The Conspicuous Gallantry Decoration was Rhodesia's highest civil decoration and the second-highest award available to members of the armed forces. It was awarded for acts of the highest gallantry and brave conduct of an outstanding order in a non-combatant capacity.

== Institution ==
The award was instituted in 1970 by Presidential Warrant, the first award being made in 1977. The second and final award was made in 1979.

== Medal ==
The medal was a sterling silver circular medal bearing the "wounded lion" device used by the British South Africa Police, highlighted with gold plate; suspended by a V-shaped suspender from a bar bearing the motto RHODESIA, suspended by a scarlet ribbon. The medal was impressed in small capitals with the recipient's name on the rim, and was awarded with a case of issue, miniature medal for wear, and an illuminated certificate.

==Recipients==
Just two awards of the Conspicuous Gallantry Decoration were gazetted. The first was made posthumously in 1977 to Austrian-born engineer Rudi Kogler, from Bulawayo, for his actions defending the Regina Mundi Mission in Matabeleland against an insurgent attack. Two years later, teenager Jamie Scott from Salisbury was awarded the medal for his valour in defending himself and a friend against an insurgent attack. Recipients were entitled to the post-nominal letters C.G.D.

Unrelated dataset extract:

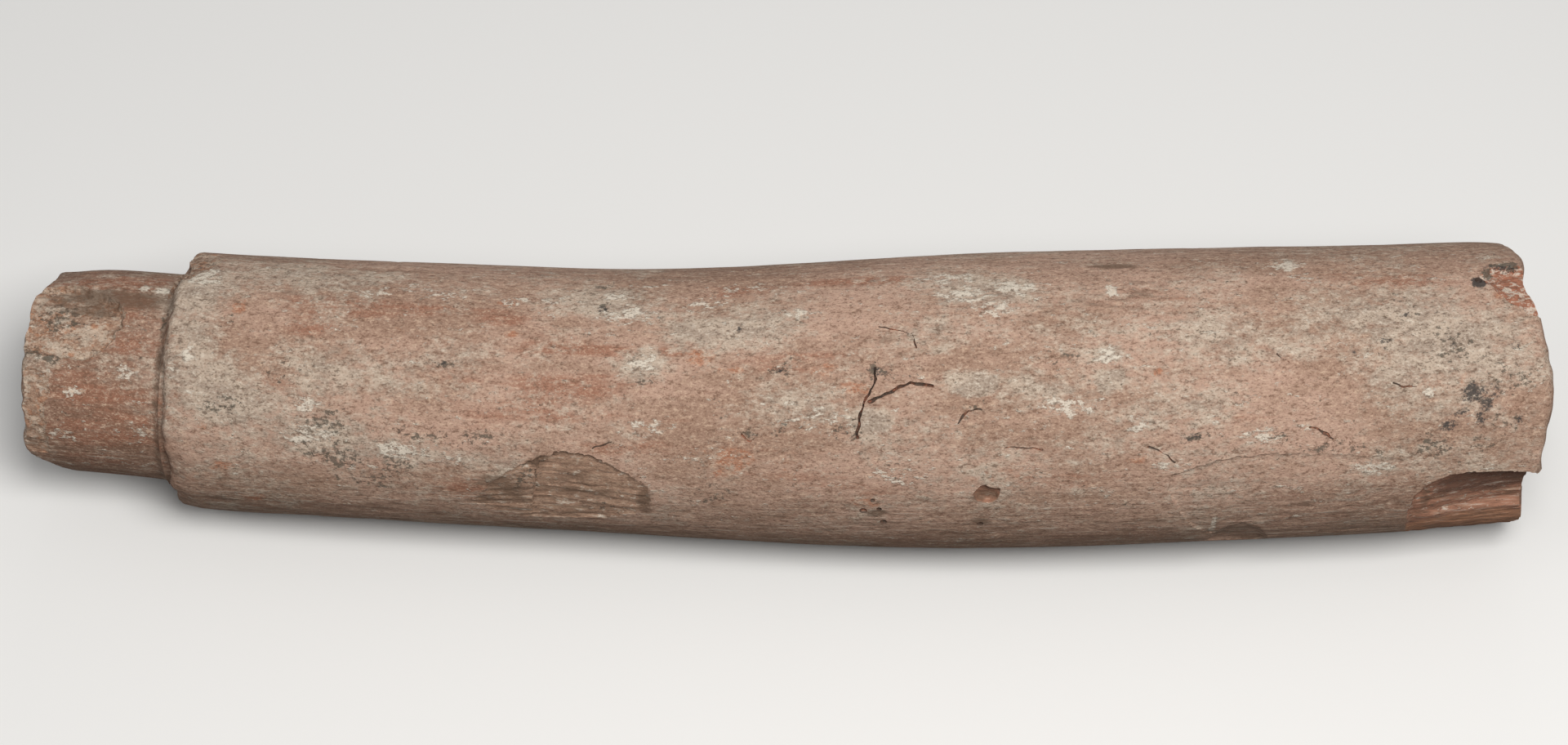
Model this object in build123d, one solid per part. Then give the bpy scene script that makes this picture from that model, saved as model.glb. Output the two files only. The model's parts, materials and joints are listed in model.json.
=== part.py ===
# A drain pipe of fired clay, made by hand and long buried. It is a hollow body that bows a little
# to one side. At one end a narrower spigot slips into the wide mouth of the next pipe. It lies on
# its underside. X runs from the spigot to the mouth, -Y is the side that it bows out to, and Z is
# up. The origin is on the floor under the middle of the whole piece. Sizes are in millimetres,
# and angles around the pipe are in degrees, from the bowed side at 0 up to the top at 90.
from build123d import *
from math import asin, cos, pi, radians, sin
import os

# Lengths along the pipe. The swell's two ends are measured from the shoulder.
body_length = 623
spigot_length = 67
swell_start = 165
swell_end = 395

# Outside radii. The body swells towards its mouth.
spigot_radius = 48.2
shoulder_radius = 59.2
narrow_radius = 60.6
wide_radius = 67.8
mouth_radius = 66.3

# Walls, the room that the next pipe's spigot has in the mouth, and the ledge that it stops at.
narrow_wall = 19
spigot_wall = 16
socket_gap = 1.8
socket_spare_depth = 5
socket_ledge = 2
neck_length = 45

# How far the middle of the body stands out from a straight line between its ends.
bow = 15.5

# Edges, worn round by handling and burial.
mouth_rounding = 6
mouth_bore_bevel = 3
shoulder_rounding = 4
shoulder_root = 5
tip_bevel = 4
tip_bore_bevel = 3

# Layers that split off and left a step: one at the mouth, one from the bowed side. Each is deepest
# at its upper edge. Outlines are (along, up the wall) from the middle of the layer, and the side's
# has a shallow terrace towards the spigot.
scallop_reach = 52
scallop_height = 66
scallop_corner = 14
scallop_depth = 8
scallop_around = -18
scallop_deepest = 14
spall_along = 181
spall_around = 8
spall_deepest = 24
spall_depth = 3.8
spall_outline = ((-11, -21), (-11, 17), (9, 21), (28, 13), (41, -3), (20, -18))
terrace_depth = 1.7
terrace_outline = ((-40, -10), (-23, 9), (-11, 17), (-11, -21))
spall_corner = 3

# Flakes chipped off an edge: reach, depth, and place around the pipe.
mouth_chip_reach = 25
mouth_chip_depth = 5
mouth_chip_around = 94
tip_flake_reach = 27
tip_flake_depth = 3
tip_flakes_around = (70, 97)
tip_break_reach = 23
tip_break_depth = 9
tip_break_around = -48

# The body and its bore are chains of straight stretches. No join of the body's crosses a scar.
stretch_count_before_spall = 2
stretch_count_after_spall = 6
bore_stretch_count = 9
scar_margin = 3

# Sizes that follow from those above.
spigot_bore_radius = spigot_radius - spigot_wall
socket_radius = spigot_radius + socket_gap
socket_depth = spigot_length + socket_spare_depth


def bow_radius():
    """Radius of the level circle that the body's centreline follows."""
    return (body_length**2 / 4 + bow**2) / (2 * bow)


def turn_at(along):
    """Heading of the centreline, in radians, at a distance from the shoulder."""
    half_turn = asin(body_length / 2 / bow_radius())
    return half_turn * (2 * along / body_length - 1)


def eased(low, high, start, end, along):
    """A smooth step from low to high between two distances, level before and after them."""
    share = min(max((along - start) / (end - start), 0), 1)
    return low + (high - low) * (1 - cos(pi * share)) / 2


def radius_at(along):
    """Outside radius of the body at a distance from the shoulder."""
    if along <= swell_start:
        return eased(shoulder_radius, narrow_radius, 0, swell_start, along)
    if along <= swell_end:
        return eased(narrow_radius, wide_radius, swell_start, swell_end, along)
    return eased(wide_radius, mouth_radius, swell_end, body_length, along)


def bore_at(along):
    """Radius of the body's bore, which widens with the swell to a ledge behind the socket."""
    narrow_bore = narrow_radius - narrow_wall
    return eased(narrow_bore, socket_radius - socket_ledge, swell_start, swell_end, along)


def section_plane(along):
    """Upright plane square to the centreline, facing the mouth, with its local X to the bowed side.

    Its origin is the section's centre, one radius above the floor. Its local Y points down.
    """
    turn = turn_at(along)
    centre = (bow_radius() * sin(turn), bow_radius() * (1 - cos(turn)), radius_at(along))
    return Plane(centre, x_dir=(sin(turn), -cos(turn), 0), z_dir=(cos(turn), sin(turn), 0))


def spread(start, end, count):
    """Distances that divide a length into count equal stretches, both ends included."""
    return [start + (end - start) * n / count for n in range(count + 1)]


def tube(stations, radius_of):
    """A bowed form through sections at some distances from the shoulder."""
    return loft([section_plane(s) * Circle(radius_of(s)) for s in stations], ruled=True)


def rod(plane, radius, start, end):
    """A straight cylinder on a plane's normal, between two distances from the plane."""
    return plane * Pos(0, 0, (start + end) / 2) * Cylinder(radius, end - start)


def ring_edge(shape, plane, distance, radius):
    """The round edge of a shape that lies at a distance from a plane and has a radius."""
    return [
        edge
        for edge in shape.edges()
        if abs(plane.to_local_coords(edge.center(CenterOf.BOUNDING_BOX)).Z - distance) < 0.1
        and abs(edge.length - 2 * pi * radius) < 0.1
    ]


def across_wall(plane, around):
    """Plane through a section's centre, square to the wall at an angle, with its local Y up the wall."""
    angle = radians(around)
    outward = plane.x_dir * cos(angle) - plane.y_dir * sin(angle)
    return Plane(plane.origin, x_dir=plane.z_dir, z_dir=outward)


def flake(plane, radius, around, reach, depth):
    """A shallow round-bottomed scar on a wall of a radius, deepest where the wall meets a plane."""
    hollow = reach**2 / (2 * depth)
    out = radius - depth + hollow
    angle = radians(around)
    return plane * Pos(out * cos(angle), -out * sin(angle), 0) * Sphere(hollow)


def layer(plane, radius, outline, corner, around, deepest, depth):
    """What splits off inside an outline, down to a core that sinks to a depth at one angle."""
    rounded = fillet(outline.vertices(), corner)
    angle = radians(deepest)
    core = plane * Pos(-depth * cos(angle), depth * sin(angle), 0) * Cylinder(radius, 4 * radius)
    return extrude(across_wall(plane, around) * rounded, 2 * radius) - core


# The outside: the bowed and swelling body, with the straight spigot on its shoulder.
shoulder = section_plane(0)
mouth = section_plane(body_length)
spall_reach = [along for along, up in spall_outline + terrace_outline]
before_spall = spall_along + min(spall_reach) - scar_margin
after_spall = spall_along + max(spall_reach) + scar_margin
before_scallop = body_length - scallop_reach - scar_margin
body_stations = spread(0, before_spall, stretch_count_before_spall)
body_stations += spread(after_spall, before_scallop, stretch_count_after_spall)
body_stations.append(body_length)
pipe = tube(body_stations, radius_at) + rod(shoulder, spigot_radius, -spigot_length, 0)

# The waterway: a straight bore in the spigot, a neck that opens out, the body's own bowed bore,
# and the straight socket that takes the next pipe's spigot.
neck_end = section_plane(neck_length) * Circle(bore_at(neck_length))
pipe -= rod(shoulder, spigot_bore_radius, -spigot_length, 0)
pipe -= loft([shoulder * Circle(spigot_bore_radius), neck_end], ruled=True)
pipe -= tube(spread(neck_length, body_length, bore_stretch_count), bore_at)
pipe -= rod(mouth, socket_radius, -socket_depth, 0)

# Worn edges.
pipe = fillet(ring_edge(pipe, mouth, 0, mouth_radius), mouth_rounding)
pipe = chamfer(ring_edge(pipe, mouth, 0, socket_radius), mouth_bore_bevel)
pipe = fillet(ring_edge(pipe, shoulder, 0, spigot_radius), shoulder_root)
pipe = fillet(ring_edge(pipe, shoulder, 0, shoulder_radius), shoulder_rounding)
pipe = chamfer(ring_edge(pipe, shoulder, -spigot_length, spigot_radius), tip_bevel)
pipe = chamfer(ring_edge(pipe, shoulder, -spigot_length, spigot_bore_radius), tip_bore_bevel)

# The layers that split off, from the mouth and from the bowed side.
spall_plane = section_plane(spall_along)
spall_radius = radius_at(spall_along)
scallop = Rectangle(2 * scallop_reach, scallop_height)
pipe -= layer(
    mouth, mouth_radius, scallop, scallop_corner, scallop_around, scallop_deepest, scallop_depth
)
for points, depth in ((spall_outline, spall_depth), (terrace_outline, terrace_depth)):
    spall = make_face(Polyline(*points, close=True))
    pipe -= layer(spall_plane, spall_radius, spall, spall_corner, spall_around, spall_deepest, depth)

# The chipped edges of the mouth and of the spigot's tip.
tip = section_plane(0).offset(-spigot_length)
pipe -= flake(mouth, mouth_radius, mouth_chip_around, mouth_chip_reach, mouth_chip_depth)
for around in tip_flakes_around:
    pipe -= flake(tip, spigot_radius, around, tip_flake_reach, tip_flake_depth)
pipe -= flake(tip, spigot_radius, tip_break_around, tip_break_reach, tip_break_depth)

# Place the middle of the piece over the origin.
middle = pipe.bounding_box().center()
pipe = Pos(-middle.X, -middle.Y, 0) * pipe
pipe.label = "drain_pipe"

os.makedirs("parts", exist_ok=True)
export_step(pipe, "parts/drain_pipe.step")
print("volume", round(pipe.volume), "valid", pipe.is_valid, pipe.bounding_box())
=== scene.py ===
# %% [markdown]
# # A clay drain pipe
#
# The real pipe was thrown on a wheel, scraped smooth along its length, fired, and then buried for
# centuries. It came out of the ground scarred, cracked and coated in lime. We make it in the same
# order. First the potter's form is spun and roughened, then pieces are broken out of it, and last
# the crust and stains are painted on.
#
# The pipe bows, and it swells from one end to the other. Both would be awkward while we work, so
# we model it straight, round the X axis, as it was on the wheel. Only the finished mesh is laid
# on the floor and bowed. Until then a place on it is a distance along from the shoulder, an
# angle around, and a height out from the skin.

# %% Load the frame
import bpy
import json
import math
import numpy as np
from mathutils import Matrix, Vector, noise


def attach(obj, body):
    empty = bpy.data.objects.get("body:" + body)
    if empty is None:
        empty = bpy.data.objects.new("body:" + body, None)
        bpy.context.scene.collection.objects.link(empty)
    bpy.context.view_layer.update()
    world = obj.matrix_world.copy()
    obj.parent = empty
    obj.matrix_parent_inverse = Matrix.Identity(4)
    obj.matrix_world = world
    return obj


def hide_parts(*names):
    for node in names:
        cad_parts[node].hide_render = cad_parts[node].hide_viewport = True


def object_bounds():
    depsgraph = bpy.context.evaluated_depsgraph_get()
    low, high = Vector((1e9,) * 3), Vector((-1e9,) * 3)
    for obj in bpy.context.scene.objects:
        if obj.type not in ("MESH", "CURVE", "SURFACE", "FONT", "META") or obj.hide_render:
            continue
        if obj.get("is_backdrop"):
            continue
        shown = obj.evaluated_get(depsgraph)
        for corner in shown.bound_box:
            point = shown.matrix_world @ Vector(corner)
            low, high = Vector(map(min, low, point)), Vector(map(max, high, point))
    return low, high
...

Research carried out by the Zimbabwe Medal Society in 2003-5 indicates that there were probably at least two other awards of the Conspicuous Gallantry Decoration made to civilians, but for security reasons never published in the Rhodesian Government Gazette.

==Zimbabwe==
The Conspicuous Gallantry Decoration was superseded in October 1980 by the Gold Cross of Zimbabwe, which is awarded for conspicuous bravery in perilous conditions, but which is open for award to civilians as well as military personnel.